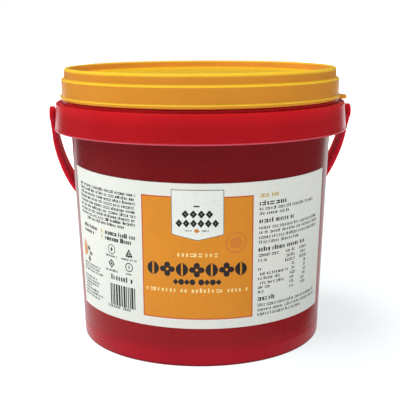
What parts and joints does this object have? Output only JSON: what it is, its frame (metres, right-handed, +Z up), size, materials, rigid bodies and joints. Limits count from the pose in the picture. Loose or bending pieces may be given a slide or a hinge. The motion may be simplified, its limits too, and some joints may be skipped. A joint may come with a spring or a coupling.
{
  "type": "round plastic tub of jaggery with snap lid and handle",
  "caption": "Round tapered plastic tub with an overhanging skirt, a stepped snap lid, a paper label and a swinging strap handle.",
  "frame": {"origin": "middle of the foot ring, on the surface the tub stands on", "axes": "+Z up along the tub's axis, -Y out through the label, X along the handle's pivot line"},
  "size_m": [0.146, 0.1402, 0.1297],
  "materials": {
    "tub_plastic": "glossy moulded red plastic, slightly see-through",
    "lid_plastic": "satin moulded yellow plastic",
    "label_paper": "coated white paper with printed fields",
    "handle_plastic": "glossy moulded red plastic"
  },
  "bodies": {
    "tub": {"tub": "tub_plastic", "lid": "lid_plastic", "label": "label_paper"},
    "handle": {"handle": "handle_plastic"}
  },
  "joints": [
    {"name": "handle_swing", "type": "hinge", "parent": "tub", "child": "handle", "pos_m": [0, 0, 0.1077], "axis": [1, 0, 0], "range_deg": [0, 270]}
  ]
}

◆ WHAT THE EXERCISE ASKS ◆
Write out the full listing, keeping every line exactly as it is.

◆ COMPLETE OUTPUT ◆
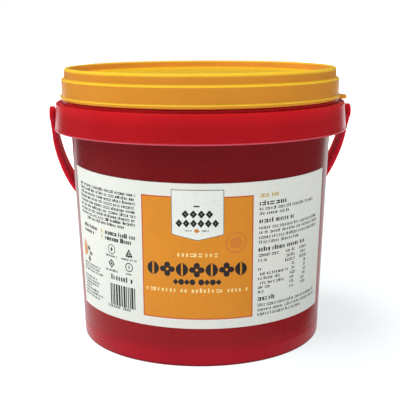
What parts and joints does this object have? Output only JSON: what it is, its frame (metres, right-handed, +Z up), size, materials, rigid bodies and joints. Limits count from the pose in the picture. Loose or bending pieces may be given a slide or a hinge. The motion may be simplified, its limits too, and some joints may be skipped. A joint may come with a spring or a coupling.
{
  "type": "round plastic tub of jaggery with snap lid and handle",
  "caption": "Round tapered plastic tub with an overhanging skirt, a stepped snap lid, a paper label and a swinging strap handle.",
  "frame": {"origin": "middle of the foot ring, on the surface the tub stands on", "axes": "+Z up along the tub's axis, -Y out through the label, X along the handle's pivot line"},
  "size_m": [0.146, 0.1402, 0.1297],
  "materials": {
    "tub_plastic": "glossy moulded red plastic, slightly see-through",
    "lid_plastic": "satin moulded yellow plastic",
    "label_paper": "coated white paper with printed fields",
    "handle_plastic": "glossy moulded red plastic"
  },
  "bodies": {
    "tub": {"tub": "tub_plastic", "lid": "lid_plastic", "label": "label_paper"},
    "handle": {"handle": "handle_plastic"}
  },
  "joints": [
    {"name": "handle_swing", "type": "hinge", "parent": "tub", "child": "handle", "pos_m": [0, 0, 0.1077], "axis": [1, 0, 0], "range_deg": [0, 270]}
  ]
}